* _DIRECTIVE_: Produce an exact copy of the lines from the line containing "What FreeCAD Python" through the last line of the entries below, and only those lines.

* _Rows from a 3D modeling dataset_:

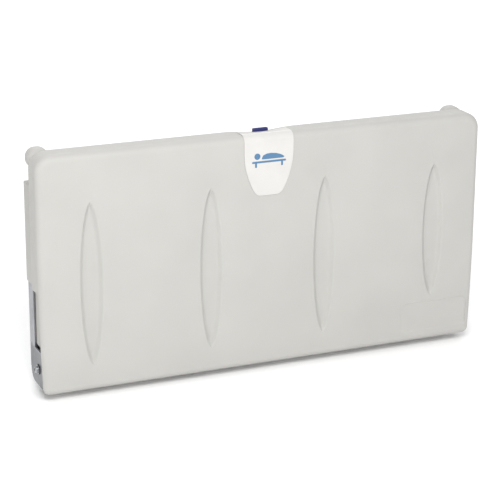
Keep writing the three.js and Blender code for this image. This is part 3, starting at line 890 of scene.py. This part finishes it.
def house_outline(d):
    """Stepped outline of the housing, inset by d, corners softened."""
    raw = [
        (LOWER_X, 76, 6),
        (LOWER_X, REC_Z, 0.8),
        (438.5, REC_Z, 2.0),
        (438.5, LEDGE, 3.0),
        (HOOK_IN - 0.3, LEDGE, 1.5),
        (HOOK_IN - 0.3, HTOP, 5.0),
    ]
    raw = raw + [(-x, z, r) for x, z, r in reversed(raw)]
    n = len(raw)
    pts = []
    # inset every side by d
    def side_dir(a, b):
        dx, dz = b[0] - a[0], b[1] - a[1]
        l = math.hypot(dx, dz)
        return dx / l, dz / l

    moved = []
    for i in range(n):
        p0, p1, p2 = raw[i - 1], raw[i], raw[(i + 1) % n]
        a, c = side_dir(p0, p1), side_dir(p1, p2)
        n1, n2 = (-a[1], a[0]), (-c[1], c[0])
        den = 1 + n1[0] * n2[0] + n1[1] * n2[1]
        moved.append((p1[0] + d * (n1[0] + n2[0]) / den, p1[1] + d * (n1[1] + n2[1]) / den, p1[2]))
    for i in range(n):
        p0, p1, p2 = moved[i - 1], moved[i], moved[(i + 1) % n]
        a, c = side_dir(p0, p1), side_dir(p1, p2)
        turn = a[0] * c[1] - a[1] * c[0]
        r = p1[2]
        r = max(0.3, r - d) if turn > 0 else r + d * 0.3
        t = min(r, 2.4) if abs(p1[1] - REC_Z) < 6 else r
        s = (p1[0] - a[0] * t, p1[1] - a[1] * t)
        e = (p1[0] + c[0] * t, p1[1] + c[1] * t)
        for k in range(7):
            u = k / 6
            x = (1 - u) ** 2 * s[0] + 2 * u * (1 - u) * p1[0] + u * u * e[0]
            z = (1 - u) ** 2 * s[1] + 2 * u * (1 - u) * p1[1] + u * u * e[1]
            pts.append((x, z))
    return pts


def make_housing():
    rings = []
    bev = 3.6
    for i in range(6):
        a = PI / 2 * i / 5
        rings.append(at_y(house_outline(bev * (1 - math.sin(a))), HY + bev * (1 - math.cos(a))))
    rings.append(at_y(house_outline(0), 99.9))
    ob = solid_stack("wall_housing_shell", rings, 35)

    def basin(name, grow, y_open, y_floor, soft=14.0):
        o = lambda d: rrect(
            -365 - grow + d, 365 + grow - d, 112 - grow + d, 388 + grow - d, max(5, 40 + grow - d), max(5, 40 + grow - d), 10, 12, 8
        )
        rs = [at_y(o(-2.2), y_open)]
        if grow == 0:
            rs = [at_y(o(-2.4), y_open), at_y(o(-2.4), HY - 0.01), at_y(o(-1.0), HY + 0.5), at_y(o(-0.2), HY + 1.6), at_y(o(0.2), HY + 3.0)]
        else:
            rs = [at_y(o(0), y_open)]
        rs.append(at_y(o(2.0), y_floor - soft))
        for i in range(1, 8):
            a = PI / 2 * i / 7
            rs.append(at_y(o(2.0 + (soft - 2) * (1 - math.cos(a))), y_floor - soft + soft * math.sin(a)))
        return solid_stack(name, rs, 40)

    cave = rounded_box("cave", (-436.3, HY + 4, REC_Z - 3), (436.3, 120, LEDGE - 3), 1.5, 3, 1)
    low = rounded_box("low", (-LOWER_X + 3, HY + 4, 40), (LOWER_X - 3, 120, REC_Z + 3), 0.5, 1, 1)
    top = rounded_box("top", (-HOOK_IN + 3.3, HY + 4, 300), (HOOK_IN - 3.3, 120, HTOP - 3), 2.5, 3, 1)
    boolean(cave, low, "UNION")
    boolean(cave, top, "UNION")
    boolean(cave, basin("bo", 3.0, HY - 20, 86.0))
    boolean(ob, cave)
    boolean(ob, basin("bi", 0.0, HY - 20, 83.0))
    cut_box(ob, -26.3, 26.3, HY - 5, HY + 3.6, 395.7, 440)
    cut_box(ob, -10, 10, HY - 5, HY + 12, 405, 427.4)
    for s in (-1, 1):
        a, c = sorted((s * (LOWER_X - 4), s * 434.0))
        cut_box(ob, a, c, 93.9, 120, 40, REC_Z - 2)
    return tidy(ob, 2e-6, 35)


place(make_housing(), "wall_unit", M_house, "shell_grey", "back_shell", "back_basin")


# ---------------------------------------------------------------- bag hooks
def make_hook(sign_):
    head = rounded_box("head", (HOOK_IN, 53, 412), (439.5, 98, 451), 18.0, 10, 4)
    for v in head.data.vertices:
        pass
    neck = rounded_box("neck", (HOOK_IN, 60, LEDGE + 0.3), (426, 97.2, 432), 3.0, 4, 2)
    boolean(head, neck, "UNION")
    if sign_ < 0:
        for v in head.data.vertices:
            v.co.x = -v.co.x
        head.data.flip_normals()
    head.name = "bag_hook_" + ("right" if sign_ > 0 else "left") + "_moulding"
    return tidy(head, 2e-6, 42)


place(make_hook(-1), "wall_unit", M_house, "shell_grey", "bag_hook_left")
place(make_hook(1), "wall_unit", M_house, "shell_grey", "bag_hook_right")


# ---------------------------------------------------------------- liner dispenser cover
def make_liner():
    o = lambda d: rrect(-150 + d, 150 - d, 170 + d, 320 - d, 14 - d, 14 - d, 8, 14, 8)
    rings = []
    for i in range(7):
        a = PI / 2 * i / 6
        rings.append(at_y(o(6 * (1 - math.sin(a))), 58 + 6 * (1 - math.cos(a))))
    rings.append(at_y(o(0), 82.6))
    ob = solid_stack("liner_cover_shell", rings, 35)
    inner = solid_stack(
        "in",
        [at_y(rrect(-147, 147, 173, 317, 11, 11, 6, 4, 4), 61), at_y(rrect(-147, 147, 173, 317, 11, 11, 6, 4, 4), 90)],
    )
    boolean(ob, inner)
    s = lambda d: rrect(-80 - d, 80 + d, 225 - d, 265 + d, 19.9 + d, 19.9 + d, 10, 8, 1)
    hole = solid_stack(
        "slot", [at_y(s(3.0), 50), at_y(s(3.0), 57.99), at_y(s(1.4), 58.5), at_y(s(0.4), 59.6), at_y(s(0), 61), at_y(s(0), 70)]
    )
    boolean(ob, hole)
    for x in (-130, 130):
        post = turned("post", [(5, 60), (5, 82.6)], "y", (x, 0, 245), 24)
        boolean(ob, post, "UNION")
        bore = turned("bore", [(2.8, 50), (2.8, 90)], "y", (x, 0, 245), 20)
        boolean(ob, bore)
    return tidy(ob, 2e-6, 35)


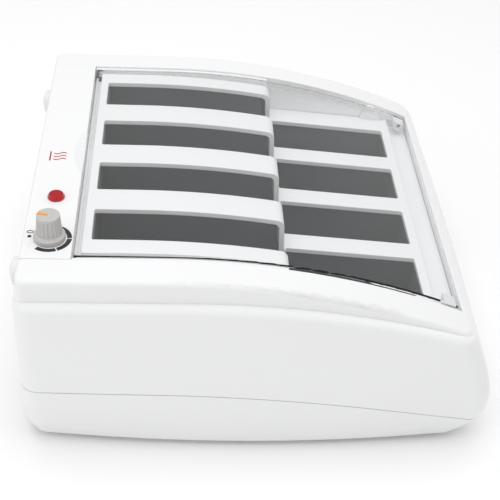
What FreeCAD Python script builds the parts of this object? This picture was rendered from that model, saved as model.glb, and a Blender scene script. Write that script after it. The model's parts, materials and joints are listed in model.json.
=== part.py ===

* _THE OUTPUT_:
What FreeCAD Python script builds the parts of this object? This picture was rendered from that model, saved as model.glb, and a Blender scene script. Write that script after it. The model's parts, materials and joints are listed in model.json.
=== part.py ===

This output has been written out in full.